Georges se vêtit à la hâte, déposa un fraternel baiser sur le front de Julia et regagna son appartement.

Il était temps. À peine la jeune femme avait-elle eu le loisir de faire disparaître les traces accusatrices de son involontaire forfait que Gaston entra.

Tout naturellement, pour dissimuler son trouble, la vicomtesse lui fit une scène sur l’heure indue à laquelle il regagnait ses pénates ; on se querella, puis on se réconcilia, ce qui prit un certain temps.

Les murs des chambres d’hôtel sont très sonores ; il fut impossible à Georges de fermer les yeux, ce qui l’obligea à réfléchir. Sans doute, dame Sagesse se mit à son chevet, car le lendemain, par le premier train en partance, il regagnait Biarritz et expédiait à Florentine la dépêche qui lui fit aussi précipitamment quitter Saint-Gildas.

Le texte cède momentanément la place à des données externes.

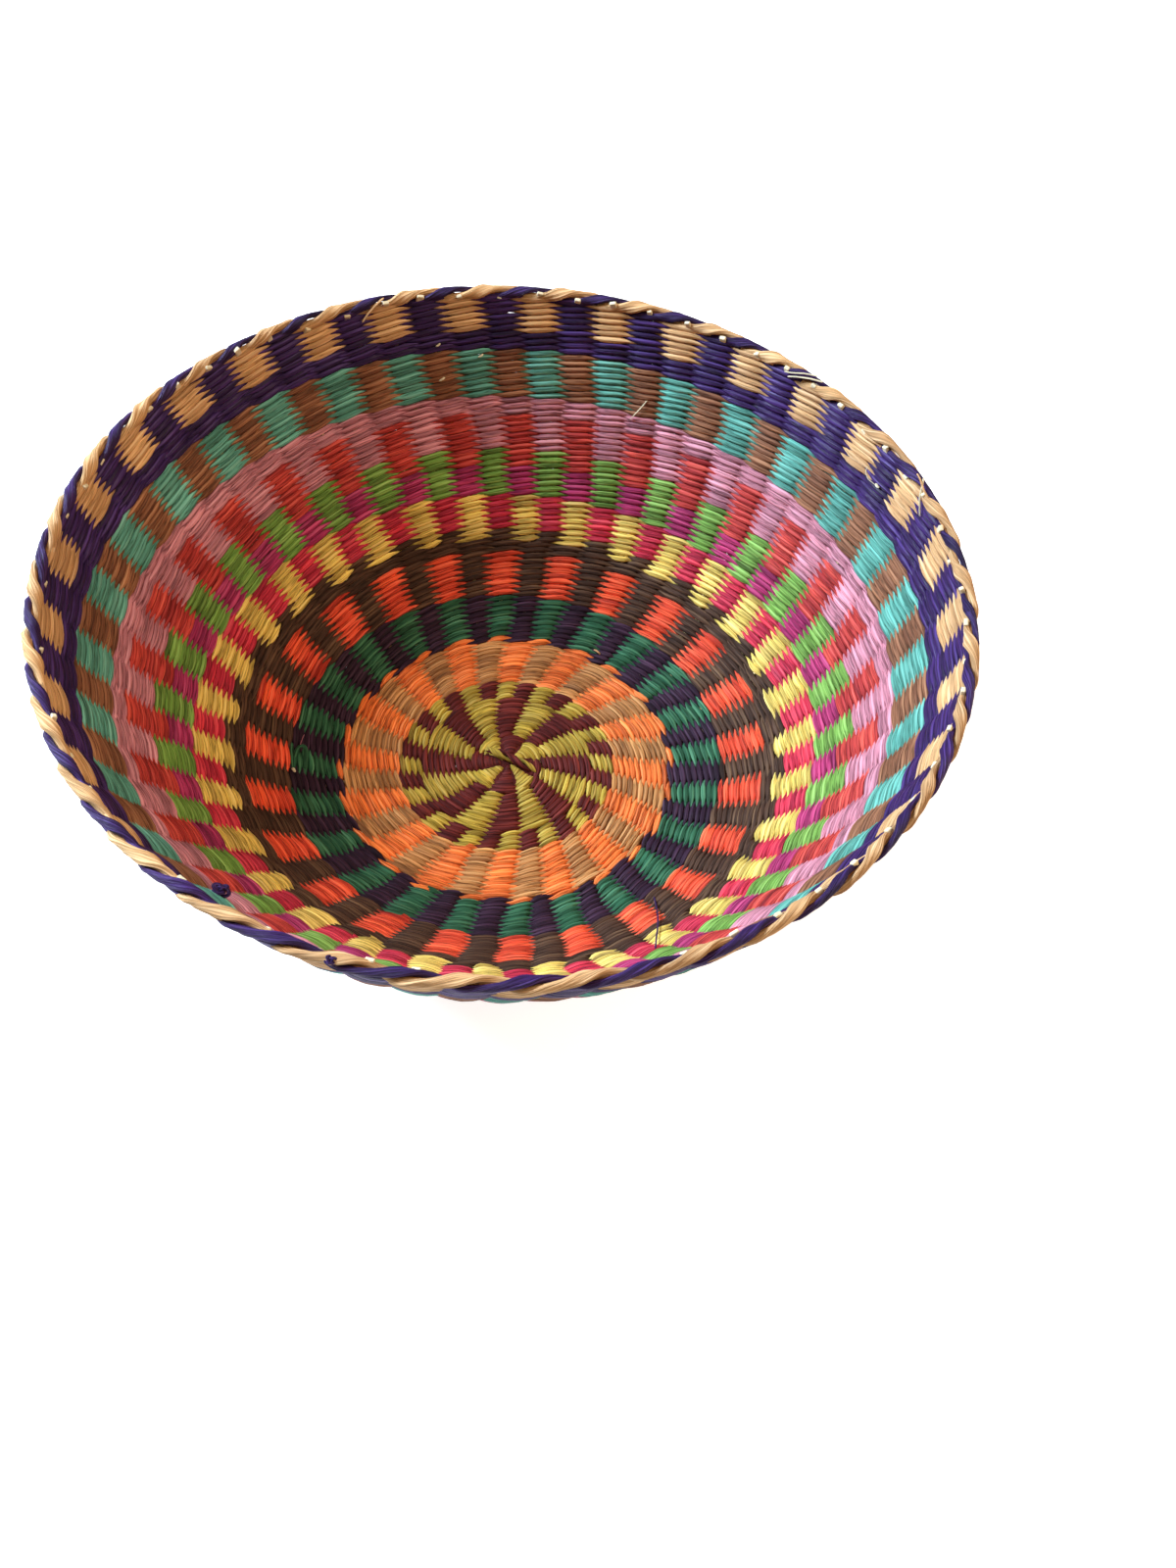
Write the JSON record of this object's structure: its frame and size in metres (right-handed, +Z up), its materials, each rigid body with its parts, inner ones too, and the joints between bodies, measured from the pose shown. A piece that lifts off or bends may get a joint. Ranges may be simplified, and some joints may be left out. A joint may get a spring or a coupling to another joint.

Qu’on nie donc encore la puissance de la destinée !

Si la fatalité n’avait pas voulu que Georges fit une excursion à Saint-Jean-de-Luz, qu’il s’y trompât de porte, il n’eût pas tant précipité le départ de sa femme, Gaétan ne l’eût pas accompagnée et la branche aînée des Vaudrez se fût éteinte faute de descendants.